Some popular farming drones that are on sale right now include:

  • SenseFly eBee SQ
  • Honeycomb AgDrone
  • DJI Matrice 100

These farming drones, depending on their make, can be controlled by a person or can chart out their own flight path using geo-positioning of on-ground IoT sensors. The data so collected is sent back to servers or systems where the user can analyze it for decision-making.

Sensory Fields To Capture Soil Data

The sheer size of farmlands makes it difficult to monitor the soil data on a granular basis. Farmers have to often rely on sampling methods, which give an estimate of the fertility, moisture content and yield of the total arable land. But, the sampling has often proved to be wrong, given the inconsistency of soil levels and chemical composition that varies from location to location.

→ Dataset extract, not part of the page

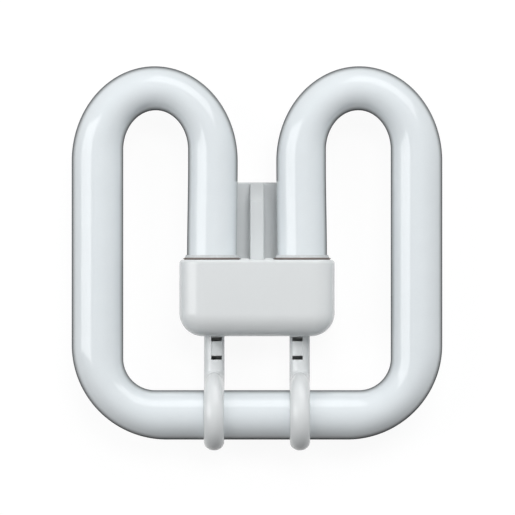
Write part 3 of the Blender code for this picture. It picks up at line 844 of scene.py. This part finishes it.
def makeBase():
    # The cap's back with its plate, hollowed round the recess's cup, then all that stands on them
    rim = midZ - seatGap / 2
    wall = capSet["wall"]
    base = stacked("capBase", capOutline, blockLevels(0, rim, capSet["backRound"]))
    plateLevels = blockLevels(0, plateFront, plateSet["bevel"], plateSet["bevel"])
    combine(base, stacked("plate", plateOutline, plateLevels), "UNION")
    hollow = stacked("hollow", capOutline, [(wall, wall), (rim + wall, wall)])
    cup = boxPiece(
        "cup", (-plateHalf, plateHalf), (recessLow - recessSet["wall"], capTop + wall),
        (0, plateFront),
    )
    combine(hollow, cup, "DIFFERENCE")
    combine(base, hollow, "DIFFERENCE")
    recess = stacked("recess", recessOutline, [(-wall, 0), (recessSet["depth"], 0)])
    combine(base, recess, "DIFFERENCE")
    combine(base, makeRib(), "UNION")
    cutOpenings(base)
    key = boxPiece(
        "key", (-recessSet["keyWidth"] / 2, recessSet["keyWidth"] / 2),
        (recessTop - recessSet["keyDepth"], recessTop + recessSet["wall"] / 2),
        (recessSet["keyRecessed"], recessSet["depth"] + plateSet["thickness"] / 2),
    )
    combine(base, key, "UNION")
    holeRadius = pinSet["radius"] + seatGap
    for x, y in pinPlaces():
        hole = rod("hole", holeRadius, (x, y, recessSet["depth"] / 2), (x, y, plateFront + wall))
        combine(base, hole, "DIFFERENCE")
    for side in (-1, 1):
        addSideFeatures(base, side, rim)
    addMouldMarks(base)
    return base


def addSideFeatures(base, side, rim):
    # The latch window, peg boss and slotted arm of one side
    wall = capSet["wall"]
    middleY = (capTop + plateTop) / 2
    middleZ = recessSet["depth"] / 2
    latch = boxPiece(
        "latch", (side * (recessHalf - recessSet["wall"]), side * (plateHalf + recessSet["wall"])),
        (middleY - recessSet["latchLength"] / 2, middleY + recessSet["latchLength"] / 2),
        (middleZ - recessSet["latchHeight"] / 2, middleZ + recessSet["latchHeight"] / 2),
    )
    combine(base, latch, "DIFFERENCE")
    x = side * pegX
    bossRadius = pegSet["radius"] + seatGap + wall
    combine(base, rod("boss", bossRadius, (x, pegY, wall / 2), (x, pegY, midZ - seatGap)), "UNION")
    foot = (x, pegY, midZ - pegSet["length"] - seatGap)
    socket = rod("socket", pegSet["radius"] + seatGap, foot, (x, pegY, rim + wall))
    combine(base, socket, "DIFFERENCE")
    combine(base, makeArm(side), "UNION")
    middle = side * armSet["spacing"] / 2
    inner = middle - side * (armHalf - armSet["web"])
    outer = middle + side * (armHalf - armSet["strip"])
    slotFloor = armZ - armSet["thickness"] / 2 - armSet["armRoot"] + armSet["slotFloor"]
    for i in range(armSet["slots"]):
        high = capFoot - armSet["firstSlot"] - armSet["slotPitch"] * i
        slot = boxPiece(
            "slot", (inner, outer), (high - armSet["slotHeight"], high),
            (slotFloor, armZ + armSet["width"]),
        )
        combine(base, slot, "DIFFERENCE")


def addMouldMarks(base):
    # Shallow rounds left by the mould's pins, and a gate's stub in its dimple
    s = mouldSet
    wall = capSet["wall"]
    backY = capFoot + s["backY"]
    floorZ = recessSet["depth"]
    inset = s["cornerInset"]
    marks = [(x, y, floorZ) for x in (inset - recessHalf, recessHalf - inset)
             for y in (recessLow + inset, recessTop - inset)]
    for x, y, z in marks + [(-s["backX"], backY, 0.0), (s["backX"], backY, 0.0)]:
        mark = rod("mark", s["pinRadius"], (x, y, z - wall), (x, y, z + s["pinDepth"]), s["sides"])
        combine(base, mark, "DIFFERENCE")
    gateFloor = (0, backY, s["gateDepth"])
    dimple = rod("dimple", s["gateRadius"], (0, backY, -wall), gateFloor, s["sides"])
    combine(base, dimple, "DIFFERENCE")
    low = s["gateDepth"] - s["stubHeight"]
    stub = rod("stub", s["stubRadius"], (0, backY, low), (0, backY, wall / 2), s["sides"])
    combine(base, stub, "UNION")


dress(makeBase(), "cap_base", mouldedWhite)
print("base made")


# Contact pins and lead wires


def makePin(number, x, y):
    # Round nose in the recess, a flange on the plate, an open tail for the wire; poles are merged
    s = pinSet
    tail = plateFront + s["tail"]
    seat = plateFront + seatGap
    arc = np.linspace(0, quarter, s["noseSteps"] + 1)
    profile = list(zip(s["radius"] * np.sin(arc), s["recessed"] + s["radius"] * (1 - np.cos(arc))))
    profile += [
        (s["radius"], seat), (s["flangeRadius"], seat), (s["flangeRadius"], seat + s["flange"]),
        (s["radius"], seat + s["flange"]), (s["radius"], tail), (s["bore"], tail),
        (s["bore"], tail - s["boreDepth"]), (0, tail - s["boreDepth"]),
    ]
    pin = turned(f"pin{number}", profile, s["sides"], (x, y, 0))
    merged = bmesh.new()
    merged.from_mesh(pin.data)
    bmesh.ops.remove_doubles(merged, verts=merged.verts, dist=s["mergeGap"])
    bmesh.ops.recalc_face_normals(merged, faces=merged.faces)
    merged.to_mesh(pin.data)
    merged.free()
    return pin


for number, (x, y) in enumerate(pinPlaces(), 1):
    dress(makePin(number, x, y), f"contact_pin_{number}", turnedBrass)

wireSet = {
    "radius": 0.0004, "insert": 0.0015, "offset": 0.0042, "dropOuter": 0.0044, "dropInner": 0.0021,
    "steps": 14, "round": 3,
}


def wireRoute(side, row):
    # From the end of the glass, over, and down into the tail of its pin
    s = wireSet
    x = side * pinSet["spacing"] / 2
    y = capTop - pinSet["drop"] + row * pinSet["rows"] / 2
    tail = plateFront + pinSet["tail"]
    glassX = side * (seatX + row * s["offset"])
    glassY = capTop - tubeSet["legInsert"] - tubeSet["endDome"] - 2 * seatGap
    drop = glassY - (s["dropOuter"] if row > 0 else s["dropInner"])
    route = [(glassX, glassY, midZ), (glassX, glassY - 2 * s["radius"], midZ)]
    route.append((glassX - side * s["offset"] / 2, drop, midZ))
    if row > 0:
        route.append((x + side * s["offset"], drop, midZ + s["offset"]))
        route.append((x - side * s["offset"] / 2, y - pinSet["rows"], midZ + s["offset"]))
    return route + [(x, y, tail + s["offset"]), (x, y, tail), (x, y, tail - s["insert"])]


def makeWire(number, route):
    # A round section carried along a smooth curve through the route's points
    curve = bpy.data.curves.new(f"leadPath{number}", "CURVE")
    curve.dimensions = "3D"
    curve.resolution_u = wireSet["steps"]
    curve.bevel_depth = wireSet["radius"]
    curve.bevel_resolution = wireSet["round"]
    curve.use_fill_caps = True
    spline = curve.splines.new("BEZIER")
    spline.bezier_points.add(len(route) - 1)
    for knot, place in zip(spline.bezier_points, route):
        knot.co = place
        knot.handle_left_type = "AUTO"
        knot.handle_right_type = "AUTO"
    guide = placed(f"leadPath{number}", curve)
    graph = bpy.context.evaluated_depsgraph_get()
    mesh = bpy.data.meshes.new_from_object(guide.evaluated_get(graph))
    bpy.data.objects.remove(guide, do_unlink=True)
    return placed(f"leadWire{number}", mesh)


for number, (side, row) in enumerate(((-1, 1), (-1, -1), (1, 1), (1, -1)), 1):
    dress(makeWire(number, wireRoute(side, row)), f"lead_wire_{number}", drawnWire)
print("pins and wires made")


# Floor, light and camera


def seenRays(tree):
    # 1 for camera, glossy and transmission rays, 0 for the rest
    path = addNode(tree, "ShaderNodeLightPath").outputs
    either = worked(tree, "MAXIMUM", path["Is Camera Ray"], path["Is Glossy Ray"])
    return worked(tree, "MAXIMUM", either, path["Is Transmission Ray"])


def shownBySight(tree, unseen, seen, output):
    # One shader where it is seen, straight or in gloss, and another for the light it gives back
    choice = addNode(tree, "ShaderNodeMixShader", {0: seenRays(tree), 1: unseen, 2: seen})
    addNode(tree, output, {"Surface": choice.outputs[0]})


def matt(tree, level):
    return addNode(tree, "ShaderNodeBsdfDiffuse", {"Color": (level, level, level, 1)}).outputs[0]


floorSet = {
    "half": 4.0, "seen": 0.11, "glow": (0.92, 1.0), "glowReach": (0.15, 0.60), "unseen": 0.17,
}


def makeFloor():
    # Pale where it is seen, with the lamp's shadow kept, and white far off; dim as a bounce
    s = floorSet
    material = bpy.data.materials.new("paleFloor")
    material.use_nodes = True
    tree = material.node_tree
    tree.nodes.clear()
    position = addNode(tree, "ShaderNodeTexCoord").outputs["Object"]
    away = addNode(tree, "ShaderNodeVectorMath", {0: position}, operation="LENGTH").outputs["Value"]
    strength = mapped(tree, ramp(tree, away, s["glowReach"], "SMOOTHSTEP"), *s["glow"])
    glow = addNode(tree, "ShaderNodeEmission", {"Strength": strength}).outputs[0]
    seen = addNode(tree, "ShaderNodeAddShader", {0: matt(tree, s["seen"]), 1: glow}).outputs[0]
    shownBySight(tree, matt(tree, s["unseen"]), seen, "ShaderNodeOutputMaterial")
    half = s["half"]
    corners = [(-half, -half, 0), (half, -half, 0), (half, half, 0), (-half, half, 0)]
    mesh = bpy.data.meshes.new("floor")
    mesh.from_pydata(corners, [], [(0, 1, 2, 3)])
    mesh.materials.append(material)
    placed("floor", mesh)


worldSet = {"unseen": (0.95, 0.98, 1.0, 1), "strength": 0.065}


def makeWorld():
    # White where it is seen, a faint cool light where it isn't
    s = worldSet
    world = bpy.data.worlds.new("studio")
    world.use_nodes = True
    tree = world.node_tree
    tree.nodes.clear()
    white = addNode(tree, "ShaderNodeBackground", {"Color": (1, 1, 1, 1), "Strength": 1.0})
    dim = addNode(tree, "ShaderNodeBackground", {"Color": s["unseen"], "Strength": s["strength"]})
    shownBySight(tree, dim.outputs[0], white.outputs[0], "ShaderNodeOutputWorld")
    bpy.context.scene.world = world


# A lamp that shines is seen in gloss; the others only light
lampSets = {
    "topSoftbox": {
        "place": (0.42, 0.93, 0.76), "size": (1.25, 0.85), "power": 7.7, "shines": True,
    },
    "leftSoftbox": {
        "place": (-0.94, 0.16, 0.76), "size": (0.62, 1.05), "power": 6.4, "shines": True,
    },
    "leftWall": {
        "place": (-1.45, 0.0, 0.36), "size": (0.60, 1.80), "power": 4.4, "shines": False,
    },
    "rightWall": {
        "place": (1.45, 0.0, 0.40), "size": (0.60, 1.80), "power": 6.4, "shines": False,
    },
    "frontSoftbox": {
        "place": (0.20, 0.62, 1.70), "size": (0.90, 0.55), "power": 11.6, "shines": False,
    },
}


def makeLamps():
    # Each is turned to the middle of the tube's plane
    target = Vector((0, 0, midZ))
    for name, s in lampSets.items():
        light = bpy.data.lights.new(name, "AREA")
        light.shape = "RECTANGLE"
        light.size, light.size_y = s["size"]
        light.energy = s["power"]
        lamp = placed(name, light)
        lamp.location = s["place"]
        lamp.rotation_euler = (target - Vector(s["place"])).to_track_quat("-Z", "Y").to_euler()
        lamp.visible_camera = False
        lamp.visible_glossy = s["shines"]


cameraSet = {
    "frame": 0.1921, "distance": 1.5, "aim": (0.00019, 0.0003), "sensor": 36.0, "clip": 0.01,
}


def makeCamera():
    # Straight down on the lamp's face, from far enough away that it looks flat on
    s = cameraSet
    data = bpy.data.cameras.new("camera")
    data.sensor_fit = "HORIZONTAL"
    data.sensor_width = s["sensor"]
    data.lens = s["sensor"] * s["distance"] / s["frame"]
    data.clip_start = s["clip"]
    camera = placed("camera", data)
    camera.location = (*s["aim"], midZ + s["distance"])
    bpy.context.scene.camera = camera


makeFloor()
makeWorld()
makeLamps()
makeCamera()
bpy.context.scene.view_settings.view_transform = "Standard"
print("stage set")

IoT can help take away the guesswork involved in farming. Sensors can be harvested at uniform distances across the length and breadth of the farmland to collect accurate soil data. Farmers can view the soil data in backend dashboards or through custom-built mobile applications for farm monitoring.

Smart Farming solutions like i-dripper are already paving new inroads into this modern sensor-based farming technology. I-dripper has named its moisture sending sensor technology, Roottens. It will give farmers a graphical outlay of their entire farming operations, complete with yield rate and crop health, and every other imaginable data that a farmer might want to know about. 

Remote Weather Monitoring

The Internet of Things ecosystem is made up of sensors that can detect and measure key weather conditions like temperature, humidity, rainfall, specific chemicals and more, accurately. There are umpteen number of customizable sensors available in the market that can be configured to suit farming requirements.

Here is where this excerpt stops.